Exercise
Reproduce only the lines of the material below that start at the line containing "sweep(hook_wire.sketch, path=hook_route.wires()[0])" and stop at the line containing "point = shown.matrix_world". Keep both end lines.

— begin —

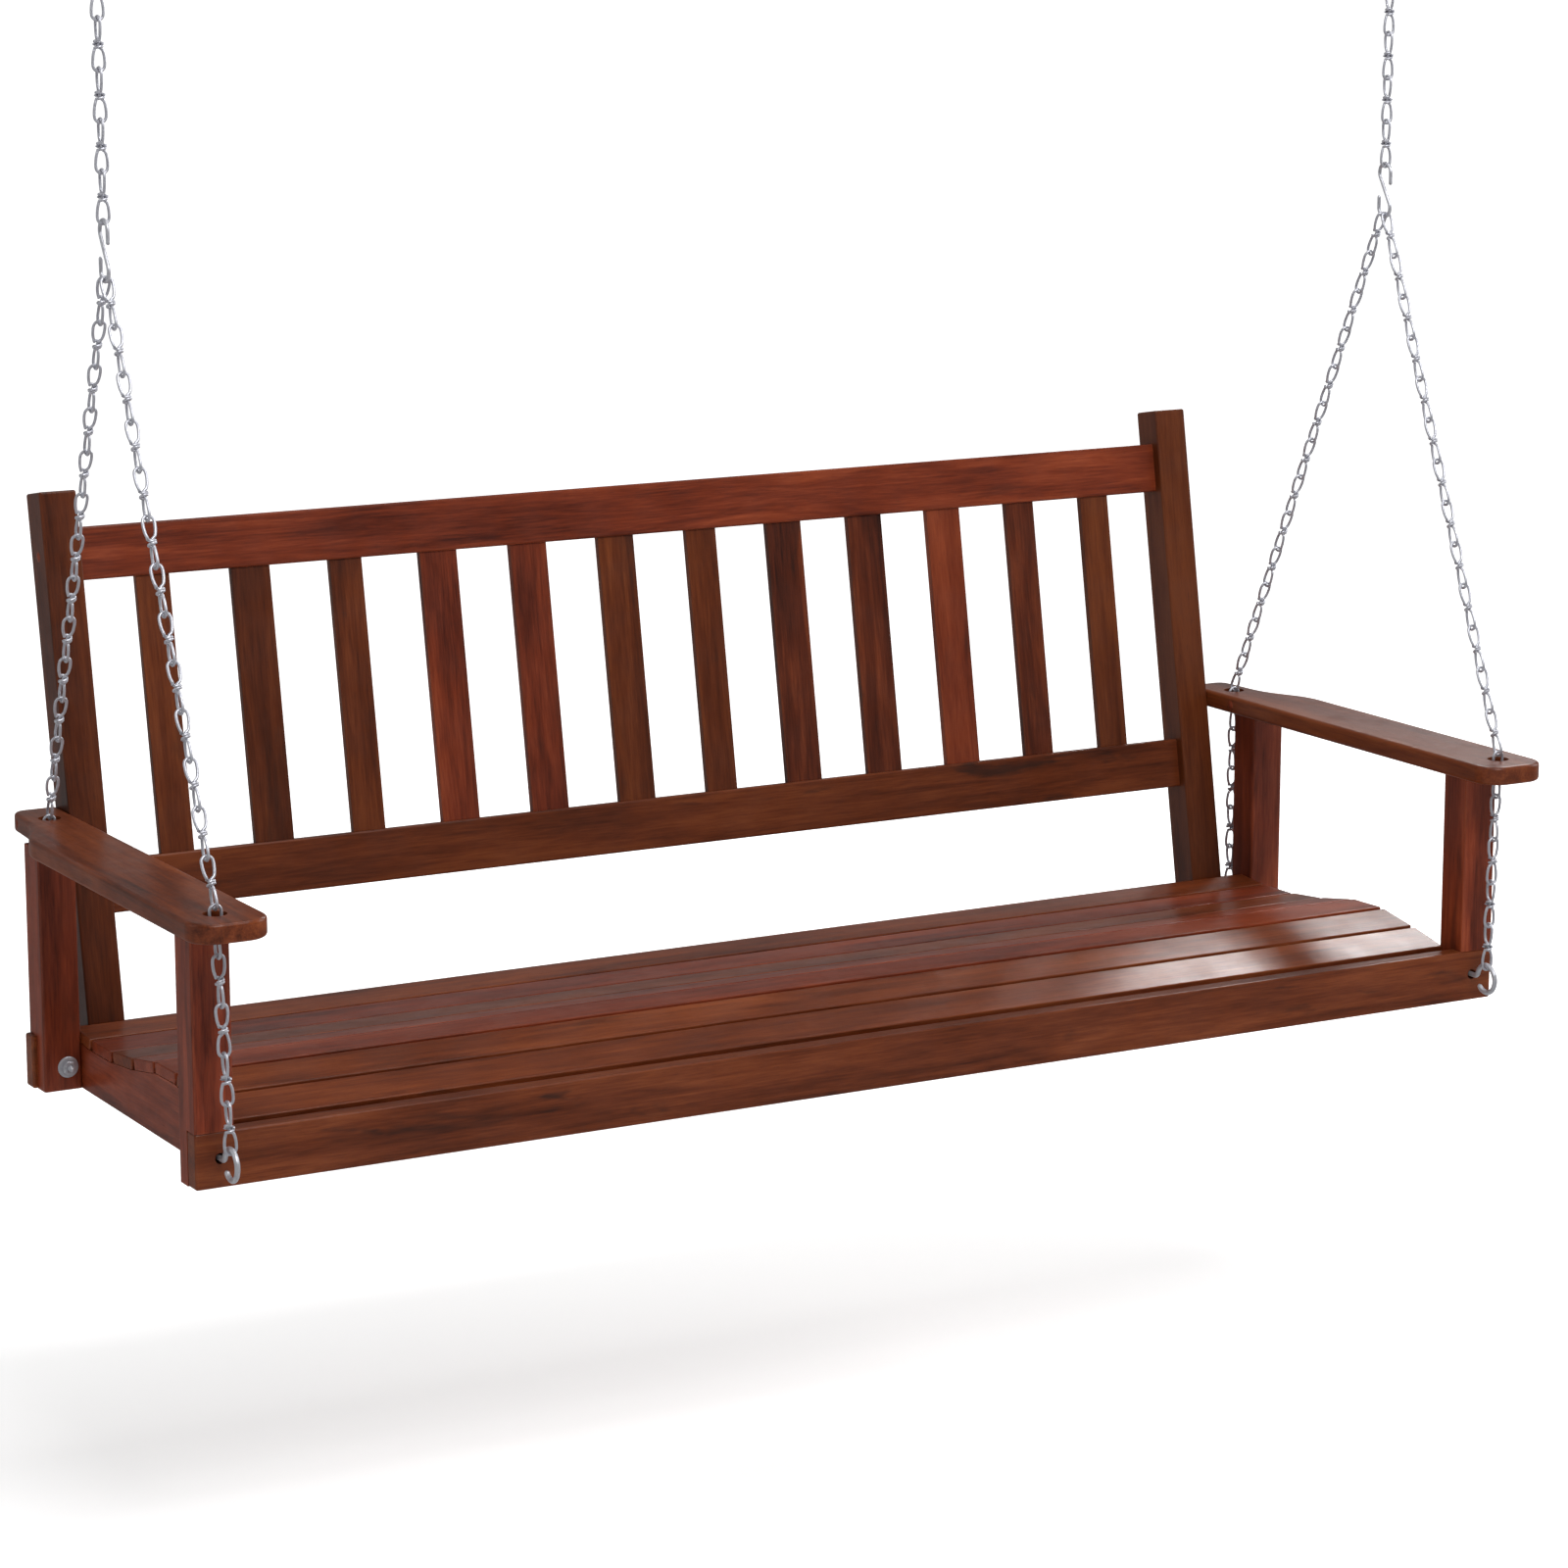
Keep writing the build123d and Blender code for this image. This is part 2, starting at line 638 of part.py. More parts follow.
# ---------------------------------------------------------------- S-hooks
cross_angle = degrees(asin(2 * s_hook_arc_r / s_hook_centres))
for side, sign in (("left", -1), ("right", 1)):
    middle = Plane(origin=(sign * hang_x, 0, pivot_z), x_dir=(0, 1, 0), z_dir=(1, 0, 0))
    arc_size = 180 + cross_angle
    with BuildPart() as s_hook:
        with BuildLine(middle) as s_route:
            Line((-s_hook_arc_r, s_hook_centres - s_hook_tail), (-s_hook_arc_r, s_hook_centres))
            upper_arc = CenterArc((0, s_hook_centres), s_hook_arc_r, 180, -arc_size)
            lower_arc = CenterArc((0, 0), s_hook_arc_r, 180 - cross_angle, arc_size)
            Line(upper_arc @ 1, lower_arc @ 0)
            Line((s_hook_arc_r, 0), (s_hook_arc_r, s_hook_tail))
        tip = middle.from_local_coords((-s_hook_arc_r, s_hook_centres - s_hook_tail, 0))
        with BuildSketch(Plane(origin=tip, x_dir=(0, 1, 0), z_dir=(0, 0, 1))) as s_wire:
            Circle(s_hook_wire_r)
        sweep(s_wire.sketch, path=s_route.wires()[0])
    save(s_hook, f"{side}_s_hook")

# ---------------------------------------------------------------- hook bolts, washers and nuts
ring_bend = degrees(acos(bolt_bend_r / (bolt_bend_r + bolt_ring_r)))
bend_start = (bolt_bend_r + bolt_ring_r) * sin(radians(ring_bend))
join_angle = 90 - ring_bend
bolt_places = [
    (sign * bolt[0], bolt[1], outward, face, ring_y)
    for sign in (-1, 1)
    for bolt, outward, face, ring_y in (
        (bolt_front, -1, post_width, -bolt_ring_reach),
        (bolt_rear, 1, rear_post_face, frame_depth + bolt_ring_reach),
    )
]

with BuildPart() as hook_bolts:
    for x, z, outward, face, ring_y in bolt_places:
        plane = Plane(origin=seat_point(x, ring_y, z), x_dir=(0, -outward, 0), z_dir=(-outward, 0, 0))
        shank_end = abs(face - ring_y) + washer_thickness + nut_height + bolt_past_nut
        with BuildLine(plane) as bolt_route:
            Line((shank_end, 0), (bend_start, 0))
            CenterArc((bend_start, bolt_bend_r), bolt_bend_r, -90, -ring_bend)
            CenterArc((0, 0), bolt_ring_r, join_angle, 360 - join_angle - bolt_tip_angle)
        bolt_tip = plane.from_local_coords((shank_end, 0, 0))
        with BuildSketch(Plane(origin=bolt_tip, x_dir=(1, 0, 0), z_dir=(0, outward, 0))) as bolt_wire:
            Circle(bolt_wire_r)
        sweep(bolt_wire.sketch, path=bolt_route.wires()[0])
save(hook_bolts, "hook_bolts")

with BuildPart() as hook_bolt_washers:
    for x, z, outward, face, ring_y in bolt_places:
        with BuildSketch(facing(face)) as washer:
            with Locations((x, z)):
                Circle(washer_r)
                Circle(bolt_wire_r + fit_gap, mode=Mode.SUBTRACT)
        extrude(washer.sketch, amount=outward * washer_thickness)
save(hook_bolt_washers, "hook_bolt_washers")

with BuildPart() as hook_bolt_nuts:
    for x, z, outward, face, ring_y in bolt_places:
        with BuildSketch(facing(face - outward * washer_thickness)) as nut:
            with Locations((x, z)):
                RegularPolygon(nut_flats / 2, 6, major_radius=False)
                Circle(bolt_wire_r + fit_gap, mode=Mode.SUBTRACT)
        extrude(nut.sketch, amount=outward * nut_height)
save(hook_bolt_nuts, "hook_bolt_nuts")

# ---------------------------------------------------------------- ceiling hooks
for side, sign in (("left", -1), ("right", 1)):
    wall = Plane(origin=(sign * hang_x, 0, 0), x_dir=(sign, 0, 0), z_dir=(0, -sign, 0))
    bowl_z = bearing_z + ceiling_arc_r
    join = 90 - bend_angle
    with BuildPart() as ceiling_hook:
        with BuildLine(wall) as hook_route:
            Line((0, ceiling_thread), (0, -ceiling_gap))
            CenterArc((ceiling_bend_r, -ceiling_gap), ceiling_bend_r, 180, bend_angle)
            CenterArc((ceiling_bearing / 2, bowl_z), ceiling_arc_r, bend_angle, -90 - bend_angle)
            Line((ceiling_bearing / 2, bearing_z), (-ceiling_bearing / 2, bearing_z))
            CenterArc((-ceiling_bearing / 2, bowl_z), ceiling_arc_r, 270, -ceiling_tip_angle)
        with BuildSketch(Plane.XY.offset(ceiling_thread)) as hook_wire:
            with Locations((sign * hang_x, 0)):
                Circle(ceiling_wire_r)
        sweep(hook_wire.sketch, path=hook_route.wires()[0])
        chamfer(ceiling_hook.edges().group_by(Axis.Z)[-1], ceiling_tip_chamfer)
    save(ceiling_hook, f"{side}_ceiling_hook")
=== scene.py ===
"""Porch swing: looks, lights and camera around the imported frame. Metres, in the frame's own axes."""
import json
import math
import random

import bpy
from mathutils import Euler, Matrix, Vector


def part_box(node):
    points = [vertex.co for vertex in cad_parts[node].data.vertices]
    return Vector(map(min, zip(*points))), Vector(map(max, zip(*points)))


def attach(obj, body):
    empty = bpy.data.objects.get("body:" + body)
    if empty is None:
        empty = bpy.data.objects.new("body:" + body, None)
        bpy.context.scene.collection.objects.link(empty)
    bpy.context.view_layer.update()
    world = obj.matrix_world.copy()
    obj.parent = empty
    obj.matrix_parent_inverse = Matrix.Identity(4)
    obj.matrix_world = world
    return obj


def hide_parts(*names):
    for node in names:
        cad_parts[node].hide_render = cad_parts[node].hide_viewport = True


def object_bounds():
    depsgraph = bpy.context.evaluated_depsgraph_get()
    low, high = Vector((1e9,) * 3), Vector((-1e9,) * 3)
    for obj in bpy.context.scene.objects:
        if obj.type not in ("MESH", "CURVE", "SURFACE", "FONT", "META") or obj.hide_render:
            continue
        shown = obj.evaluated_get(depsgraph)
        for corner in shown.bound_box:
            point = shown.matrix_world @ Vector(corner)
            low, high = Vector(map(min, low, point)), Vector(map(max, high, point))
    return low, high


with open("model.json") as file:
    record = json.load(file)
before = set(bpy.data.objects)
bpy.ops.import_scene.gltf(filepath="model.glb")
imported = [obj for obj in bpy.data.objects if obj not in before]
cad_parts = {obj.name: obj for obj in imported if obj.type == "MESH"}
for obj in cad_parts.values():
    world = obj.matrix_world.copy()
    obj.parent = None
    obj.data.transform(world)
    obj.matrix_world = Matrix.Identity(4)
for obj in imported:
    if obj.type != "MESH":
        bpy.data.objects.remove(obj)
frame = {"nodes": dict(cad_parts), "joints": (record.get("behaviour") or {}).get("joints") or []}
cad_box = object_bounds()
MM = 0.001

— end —

Task solution
        sweep(hook_wire.sketch, path=hook_route.wires()[0])
        chamfer(ceiling_hook.edges().group_by(Axis.Z)[-1], ceiling_tip_chamfer)
    save(ceiling_hook, f"{side}_ceiling_hook")
=== scene.py ===
"""Porch swing: looks, lights and camera around the imported frame. Metres, in the frame's own axes."""
import json
import math
import random

import bpy
from mathutils import Euler, Matrix, Vector


def part_box(node):
    points = [vertex.co for vertex in cad_parts[node].data.vertices]
    return Vector(map(min, zip(*points))), Vector(map(max, zip(*points)))


def attach(obj, body):
    empty = bpy.data.objects.get("body:" + body)
    if empty is None:
        empty = bpy.data.objects.new("body:" + body, None)
        bpy.context.scene.collection.objects.link(empty)
    bpy.context.view_layer.update()
    world = obj.matrix_world.copy()
    obj.parent = empty
    obj.matrix_parent_inverse = Matrix.Identity(4)
    obj.matrix_world = world
    return obj


def hide_parts(*names):
    for node in names:
        cad_parts[node].hide_render = cad_parts[node].hide_viewport = True


def object_bounds():
    depsgraph = bpy.context.evaluated_depsgraph_get()
    low, high = Vector((1e9,) * 3), Vector((-1e9,) * 3)
    for obj in bpy.context.scene.objects:
        if obj.type not in ("MESH", "CURVE", "SURFACE", "FONT", "META") or obj.hide_render:
            continue
        shown = obj.evaluated_get(depsgraph)
        for corner in shown.bound_box:
            point = shown.matrix_world @ Vector(corner)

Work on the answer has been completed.